Now, not all double texts are created equal. There are plenty of scenarios where it’s completely harmless:


  1. With Friends: Your friends don’t care. Seriously. If you text them twice in a row, it’s just Tuesday. They’re not dissecting your texts like a literary critic. Double text away. Friendship dynamics aren’t governed by the same unspoken rules as romantic or professional relationships.

  2. If They Double Text Too: If both of you are guilty of the occasional double text, it's just part of the vibe. It’s like a dance—if they step forward, you can too. Mutual energy matters. If they’re matching your texting frequency, that’s a green light to be yourself without overthinking it.

  3. Storytelling: Sometimes, you’re mid-story, and you hit send before you finish your thought. That’s not double texting; that’s just keeping the narrative flowing. Nobody’s mad about that. In fact, breaking up a long story into multiple messages can be more engaging, like reading a series of short chapters instead of one giant block of text.

  4. Clarifications and Corrections: Sometimes, autocorrect betrays you, or you realize you left out an important detail. A quick follow-up text to clarify or correct something isn't going to raise any red flags. It shows attention to detail, not desperation.

  5. Logistics: When you're making plans, double texting is often necessary. Confirming times, locations, or changes in plans requires quick communication. No one will judge you for being thorough when logistics are involved.


When Double Texting Can Be Bad

The real issue crops up when you text, they don’t reply, and then you text again. That second message? It can scream desperation, even if that’s not what you intend. Especially in new relationships, it can shift the dynamic in ways you don’t want.

Here’s the thing: people are rarely too busy to respond. If they wanted to reply, they would. So, if they haven’t, take it as a sign. Waiting it out can feel like a Mexican standoff, but sometimes that silence speaks louder than any text you could send.

It’s also about respecting boundaries. If someone hasn’t responded, they might be busy, not in the mood to talk, or simply not interested. A double text can feel intrusive in those cases, like you’re demanding attention rather than inviting it.

Double texting in professional settings can be particularly risky. While follow-ups are often necessary, there’s a fine line between being persistent and being pushy. Space out your messages, keep them concise, and always be polite. Timing is key; a follow-up after a reasonable interval shows professionalism, not desperation.


The Art of Indifference

Indifference isn’t about not caring. It’s about not letting the outcome define your self-worth. When you approach texting with a more indifferent mindset, you're less likely to overthink every message. If you feel like texting, you text. If they reply, great. If not, you move on. This mindset not only helps you avoid the double text dilemma but also makes you more attractive. Confidence isn’t about flooding someone’s inbox; it’s about knowing your value regardless of their response.


Adopting an indifferent mindset doesn’t mean being cold or detached. It’s about balance—caring without clinging, expressing interest without seeking validation. When you value your own time and energy, you naturally project a sense of self-assurance that others find appealing.
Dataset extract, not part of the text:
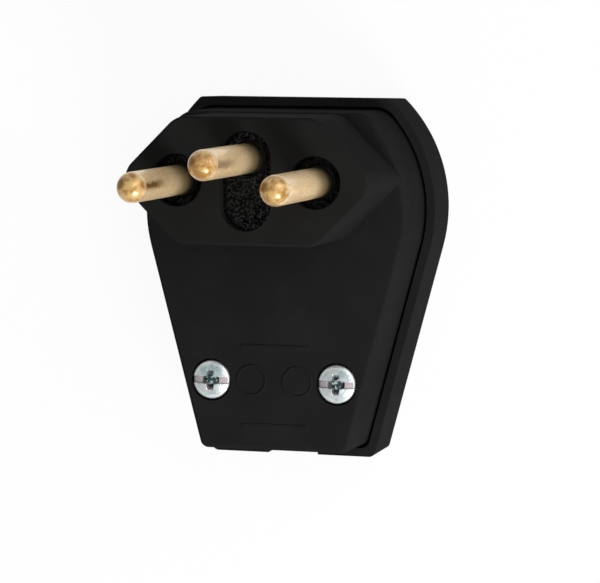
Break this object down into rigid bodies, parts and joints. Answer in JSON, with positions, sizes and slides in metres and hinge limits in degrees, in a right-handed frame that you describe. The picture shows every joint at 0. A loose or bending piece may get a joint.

How to Handle the Urge to Double Text

If you’re feeling that itch to send a second text, try these strategies:

  1. Distract Yourself: Step away from your phone. Go for a walk, call a friend, or dive into a hobby. Giving yourself space can help reset your perspective.

  2. Draft, Don't Send: Write the text in your notes app instead of your messaging app. Sleep on it. If it still feels necessary in the morning, reconsider sending it.

  3. Play It Cool: If you must send a follow-up, keep it light and casual. A simple, "Hey, just checking in!" is less intense than a wall of text explaining your feelings.

  4. Reflect on Your Intentions: Are you seeking a response to feel validated, or do you have something genuinely important to add? Understanding your motivation can clarify your next move.


Final Thoughts

So, is double texting bad? It depends. If you’re texting a friend, telling a story, or matching someone else's energy, it's no big deal. But if you’re feeling anxious, chasing a reply, or trying to force a connection, take a breath. Let them come to you.


At the end of the day, texting should be fun, not a source of stress. Keep it light, keep it confident, and remember: if you have to ask, maybe wait it out.

Double texting isn’t inherently bad. It’s all about context, intention, and timing. Trust your instincts, respect boundaries (yours and theirs), and don’t let a couple of unsent messages shake your confidence. After all, the most attractive thing you can do is be unapologetically yourself—with or without that second text.